Я заканчиваю обвинение. Задачи правосудия бывают иногда весьма сложны и трудны. Но если настоящее дело представляется задачею, то, по моему мнению, задачею весьма разрешимою. Во всякой математической задаче представляется обыкновенно ряд внешних условий, из сопоставления которых надо вывести условия внутренние, соединяющие причинною связью все внешние условия, задачею поставленные. Простое механическое сопоставление внешних условий, без соображения с внутренним причинным, никогда не приведет к разрешению задачи. Прошу вас воспользоваться таким приемом анализа. Если вы будете пытаться разрешить те основания, которыми руководствовались Фейгин, Овсянников и Кокорев в сделке, если вы будете пытаться приложить к их расчетам общежитейские взгляды на добрую гражданскую сделку, то труд ваш будет напрасен. Представьте себе всю эту сделку в смысле погони за наживой на счет солдатского пайка – дело совершенно выяснится. Если вы допустите, что ложь в бухгалтерии Морозова объяснима небрежностью, то вы зададите себе вопрос, каким образом небрежность в счетах систематически вела к прибыли в карман Овсянникова? Если вы отнесете распоряжения Левтеева к небрежности, беспорядочности, то вместе с тем натолкнетесь на вопрос, почему по мере того, как на мельнице возрастал мусор, Овсянников увеличивал Левтееву жалованье? Если вы будете пытаться объяснить себе пожар случайностью, вы встретитесь с двумя огнями в двух противоположных концах здания, не имеющих никакого один с другим сообщения. Попробуйте приложить поджог к объяснению причин пожара – все внешние условия сами сложатся в непрерывную цепь причин с последствиями. Я понимаю, что задача ваша гораздо труднее той задачи, которая лежит на сторонах: это такого рода дело, в котором стороны не имеют возможности заявлять о своих правах на доверие к их убеждению.
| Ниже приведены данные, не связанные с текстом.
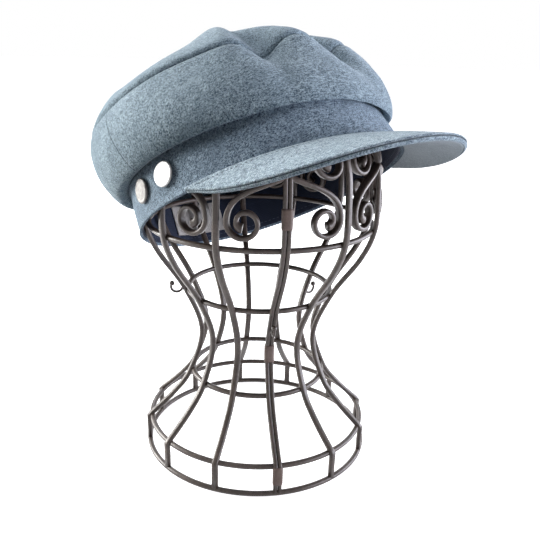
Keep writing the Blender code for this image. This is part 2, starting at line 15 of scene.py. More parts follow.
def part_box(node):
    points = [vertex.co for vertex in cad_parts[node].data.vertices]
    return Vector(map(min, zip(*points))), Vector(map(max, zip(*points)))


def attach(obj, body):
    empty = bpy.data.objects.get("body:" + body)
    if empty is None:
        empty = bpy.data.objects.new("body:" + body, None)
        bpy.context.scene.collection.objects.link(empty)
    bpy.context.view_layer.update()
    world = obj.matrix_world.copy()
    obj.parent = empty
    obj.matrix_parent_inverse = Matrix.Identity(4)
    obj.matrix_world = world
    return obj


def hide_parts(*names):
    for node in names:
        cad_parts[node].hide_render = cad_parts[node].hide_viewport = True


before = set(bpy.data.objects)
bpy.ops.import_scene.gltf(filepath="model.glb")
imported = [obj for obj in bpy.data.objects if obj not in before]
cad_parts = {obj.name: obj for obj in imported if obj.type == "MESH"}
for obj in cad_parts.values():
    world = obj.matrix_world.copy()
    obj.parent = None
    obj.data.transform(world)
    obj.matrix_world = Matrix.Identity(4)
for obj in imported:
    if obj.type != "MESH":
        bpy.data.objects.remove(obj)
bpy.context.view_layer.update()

print("nodes in the frame:", ", ".join(sorted(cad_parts)))

# %% [markdown]
# The cap is drawn in its own frame, because its cut is simple there: the middle of the band's
# lower edge is the origin, angle 0 is the front and 90 degrees the wearer's left. The sizes are
# the same as those of the solids, in metres, so that each fine piece fits over its solid.

# %% Sizes of the cap
CLOTH = 0.0020
SEWN_GAP = 0.0003
BAND_LENGTH, BAND_WIDTH, BAND_HEIGHT = 0.1978, 0.1888, 0.0310
BAND_LEAN_FRONT, BAND_LEAN_SIDE, BAND_LEAN_BACK = 0.0099, 0.0024, 0.0009
BAND_SIDE_LIFT = 0.0012
SWEATBAND, SWEATBAND_HEIGHT, SWEATBAND_INSET = 0.0012, 0.0330, 0.0012
CROWN_LENGTH, CROWN_WIDTH, CROWN_HEIGHT = 0.2020, 0.1920, 0.0810
CROWN_SETBACK, CROWN_RAKE = 0.0310, math.radians(2.0)
PUFF_FRONT, PUFF_SIDE, PUFF_BACK = 0.0035, 0.0085, 0.0060
TIP_RISE, TIP_FLATNESS, TIP_EDGE = 0.0260, 3.2, 0.7
FOLD_DEPTH = 0.0100
BACK_TILT = math.radians(32.1)

WALL_SECTIONS = [
    # height  way    bulge  off
    (0.00, 0.00, 0.00, 0.00),
    (-0.05, 0.01, 0.40, 0.75),
    (-0.01, 0.04, 0.90, 0.50),
    (0.15, 0.15, 1.30, 0.20),
    (0.42, 0.40, 1.35, 0.00),
    (0.70, 0.72, 0.85, 0.00),
    (0.90, 0.94, 0.30, 0.00),
    (1.00, 1.00, 0.00, 0.00),
]
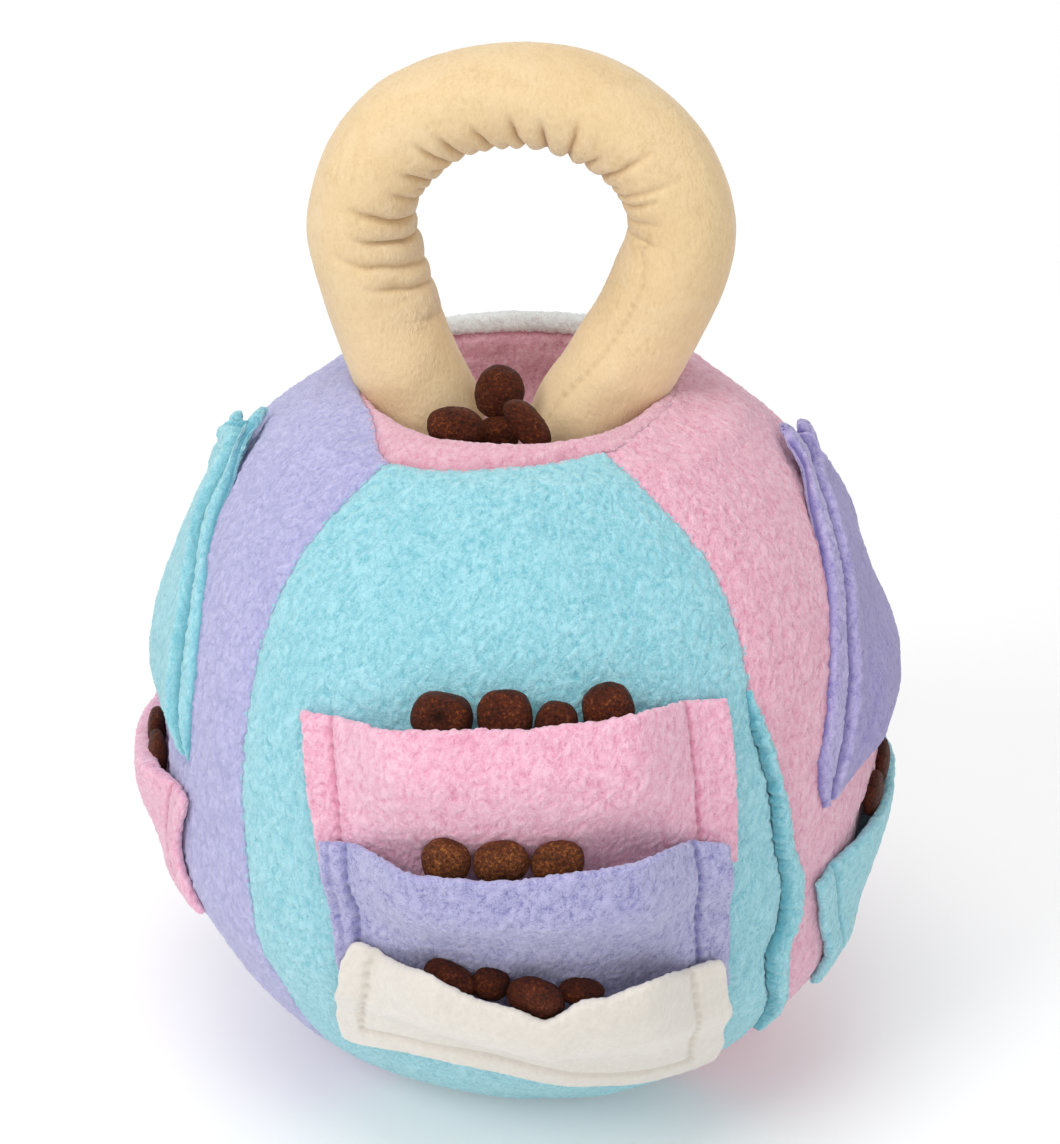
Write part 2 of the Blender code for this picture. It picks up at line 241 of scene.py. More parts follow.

Вы судите тяжкое преступление. Но когда мы судим об относительной тяжести преступления, то необходимо иметь в виду самое свойство преступного намерения подсудимого. Я нахожу, что настоящее преступление с точки зрения подсудимых Овсянникова и Левтеева не представляется вовсе в такой степени тяжким, каким оно представляется с точки зрения общественного интереса. Что такое поджег подсудимый Овсянников? Он поджег мельницу, но предлагает ее выстроить вновь со всевозможными усовершенствованиями. Защита указывает вам на то, что в мельнице жил брат жены Овсянникова; мне кажется, она с большим правом могла бы указать на то, что брат жены Овсянникова мерзнул от холода вследствие распоряжений Левтеева. Поджог не был сопряжен с посягательством на безопасность людей, проживающих на мельнице. Поджигатель знал, где огонь начнется, откуда и куда огонь пойдет; он знал, что в жилые помещения огонь не проникнет ранее, чем люди не спасутся; имущество же их невелико.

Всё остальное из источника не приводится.